Villar goes 1-for-2, notches RBI vs. Nationals

Appel yields one run, settles down after up-and-down first inning

Villar goes 1-for-2, notches RBI vs. Nationals

VIERA, Fla. -- Clint Robinson's RBI triple in the seventh inning helped the Nationals edge the Astros, 2-1, at Space Coast Stadium on Monday afternoon.

The score was tied at 1 when the Nationals took the lead against left-hander Kevin Chapman. After Tony Gwynn Jr. reached base on a single, Robinson tripled to center field, scoring Gwynn to make it a one-run game.

Mark Appel, the first overall pick in the 2013 First-Year Player Draft, made his first Grapefruit League start with the Astros. The right-hander allowed one run on two hits, fanned one and walked two over two innings.

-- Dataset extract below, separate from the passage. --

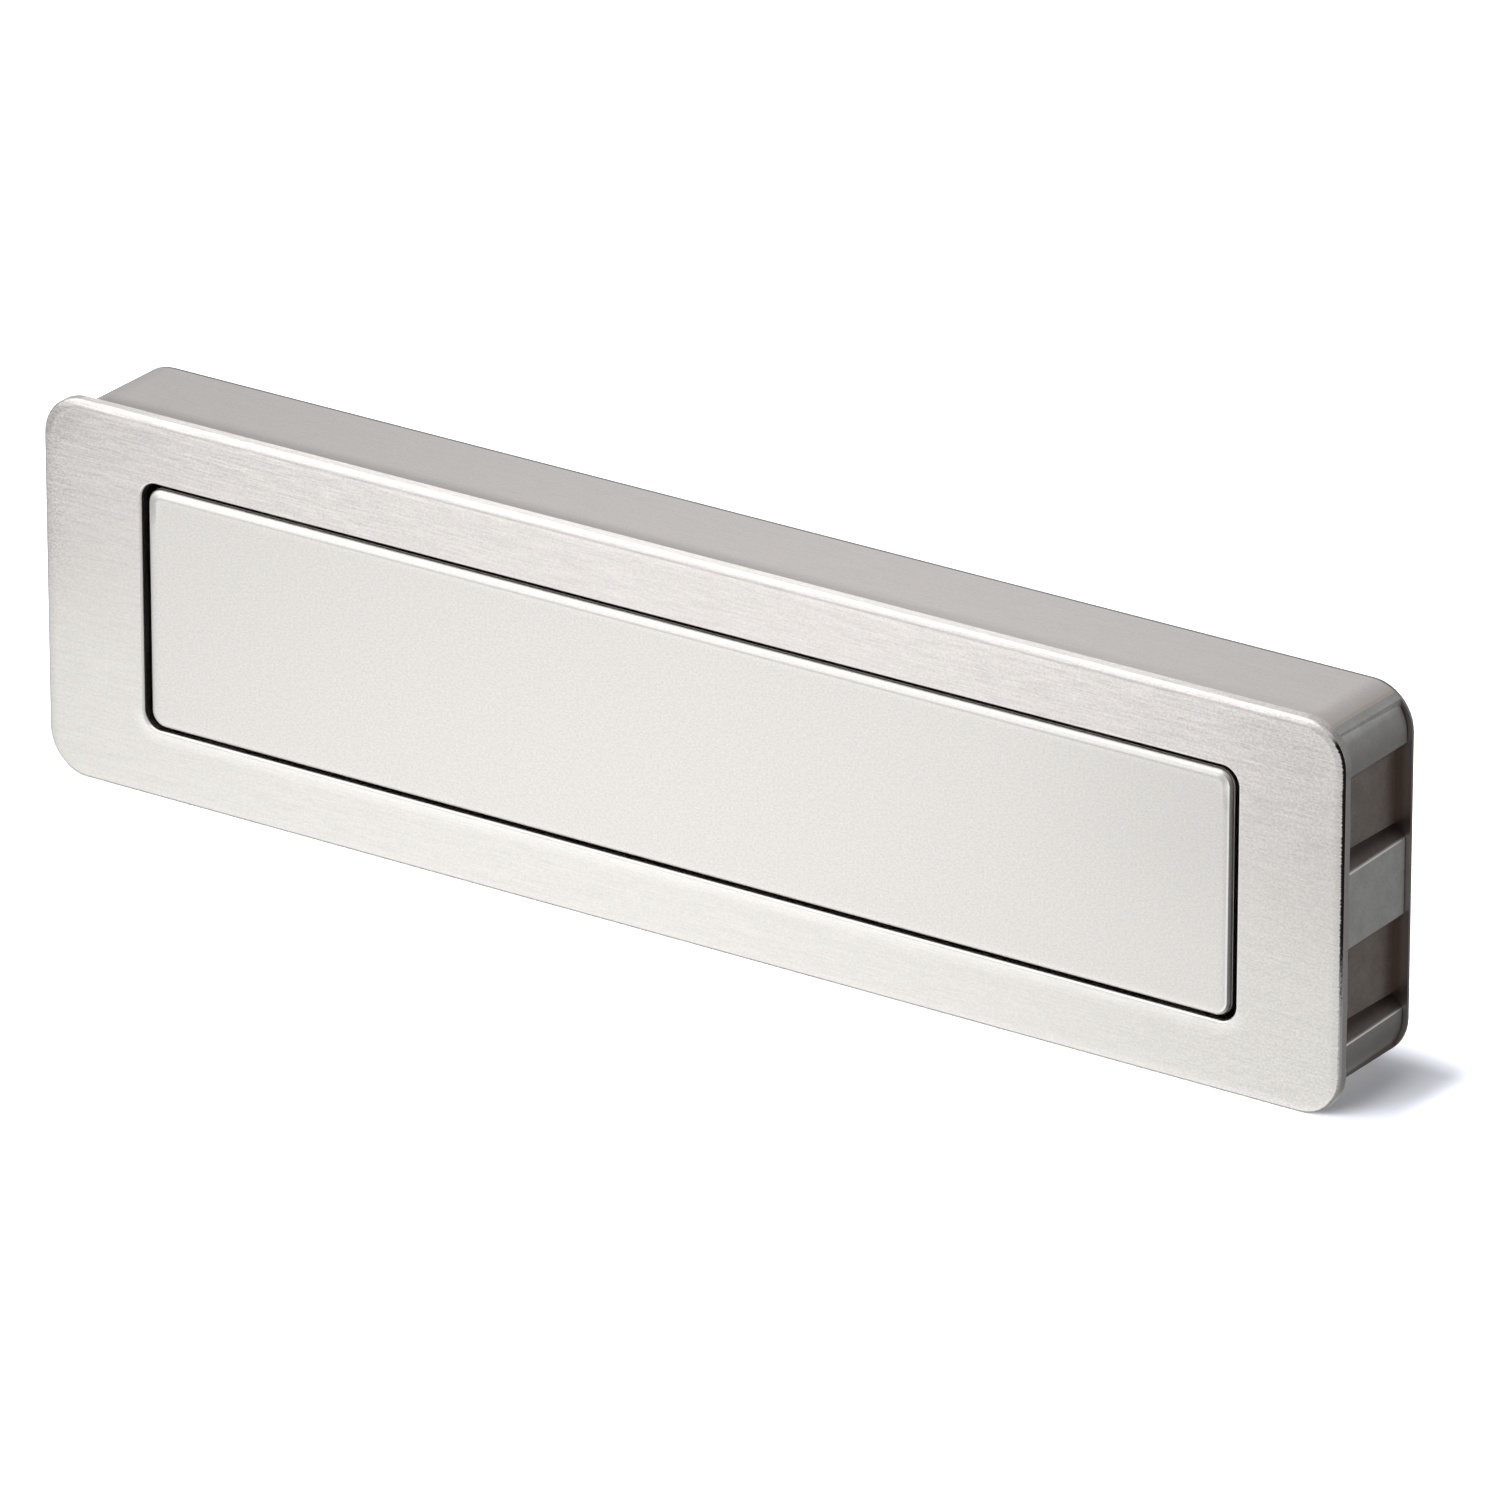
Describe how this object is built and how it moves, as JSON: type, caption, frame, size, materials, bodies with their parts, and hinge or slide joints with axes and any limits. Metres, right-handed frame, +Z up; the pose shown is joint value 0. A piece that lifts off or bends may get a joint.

Washington found the scoreboard first, as Michael Taylor hit a leadoff triple in the bottom of the first and then scored on Ian Desmond's sacrifice fly.

Right-hander Jordan Zimmermann started for Washington and was solid, pitching four innings and allowing one unearned on three hits, striking out three batters and walking one.

Zimmermann knocks down liner

The Nationals received a scare in the third inning as Robbie Grossman hit a line drive that was headed toward Zimmermann's face, but he blocked it with his glove and then tried to throw Grossman out at first base. Zimmermann's throw sailed past first baseman Ryan Zimmerman and went up the first-base line, allowing Grossman to go all the way to third base. Grossman then scored on a single by Jonathan Villar to tie the score at 1.

Up next: Roberto Hernandez will continue his push to secure the final spot in the club's starting rotation when the Astros travel to Bradenton to face the Pirates at 12:05 p.m. CT at McKechnie Field. Hernandez has made two relief appearances, totaling a 3.60 ERA over five innings of work. The game will also be televised on MLB.TV.

Bill Ladson is a reporter for MLB.com and writes an MLBlog, All Nats All the Time. He also can be found on Twitter @WashingNats. This story was not subject to the approval of Major League Baseball or its clubs.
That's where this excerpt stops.